Per Se vs. Rule-of-Reason:
- Per Se: Certain practices are deemed inherently illegal without the need for detailed analysis.
- Rule-of-Reason: Evaluates the practice's overall impact on competition and market dynamics.
Hub and Spoke Conspiracy
A conspiracy where a central figure or company (the hub) coordinates actions among multiple distributors or participants (the spokes). To qualify for antitrust concerns, there must be a substantive connection among the spokes, often through agreements or parallel conduct.
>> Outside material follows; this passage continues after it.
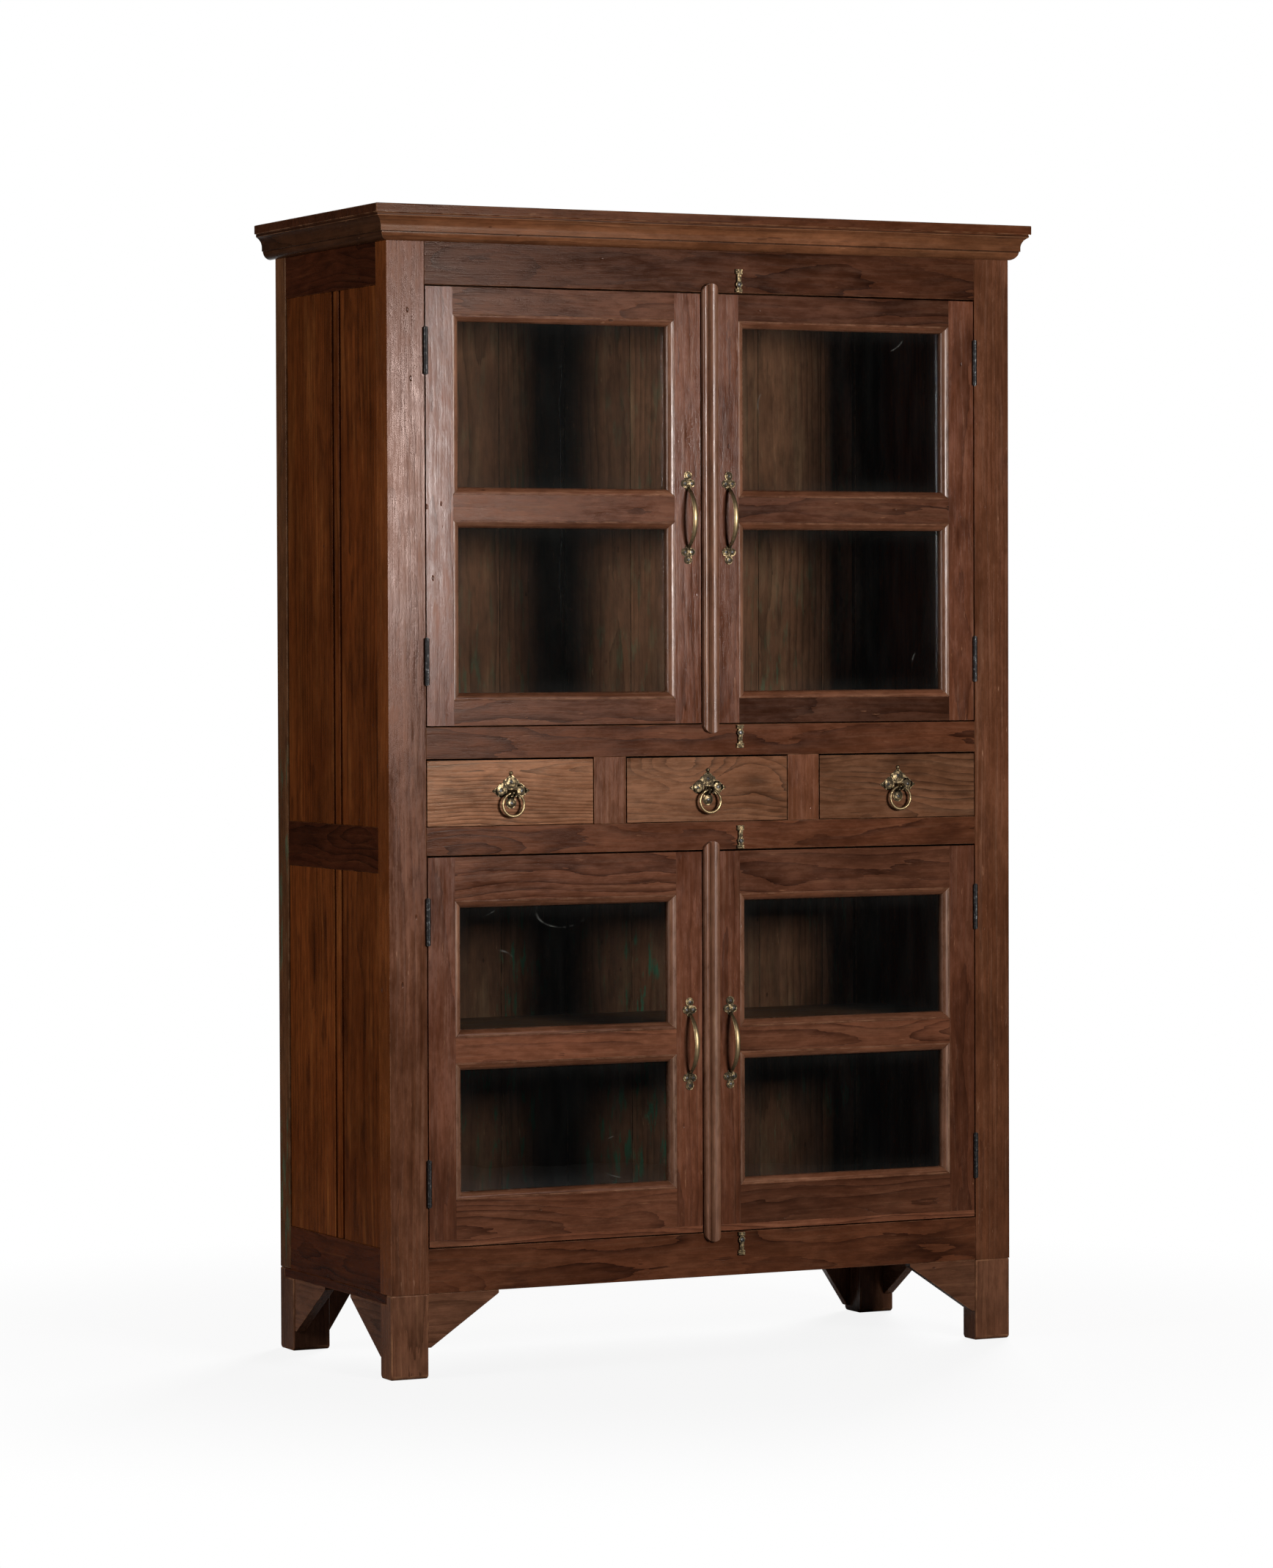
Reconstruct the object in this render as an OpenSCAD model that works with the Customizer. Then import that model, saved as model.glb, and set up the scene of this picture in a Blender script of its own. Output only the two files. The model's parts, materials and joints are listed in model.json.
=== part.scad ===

Heightened Pleading Standards Post-Twombly and Leegin
Plaintiffs must provide more than just allegations of misconduct. They need to present factual details that make their claims plausible and avoid being dismissed for being too vague or speculative.
Conclusion
The Total Benefits Planning Agency, Inc. v. Anthem Blue Cross and Blue Shield case serves as a pivotal illustration of the application of recent Supreme Court rulings to antitrust litigation. By affirming the district court's dismissal of the plaintiffs' claims, the Sixth Circuit emphasized the necessity for detailed and concrete allegations in antitrust complaints. The decision underscores the broader legal landscape's shift towards requiring greater specificity and plausibility in pleadings, thereby shaping future litigation strategies within the realm of competition law.
Ultimately, the judgment underscores the judiciary's commitment to curbing frivolous litigation while ensuring that legitimate antitrust concerns are meticulously substantiated, fostering a balanced approach to maintaining competitive markets.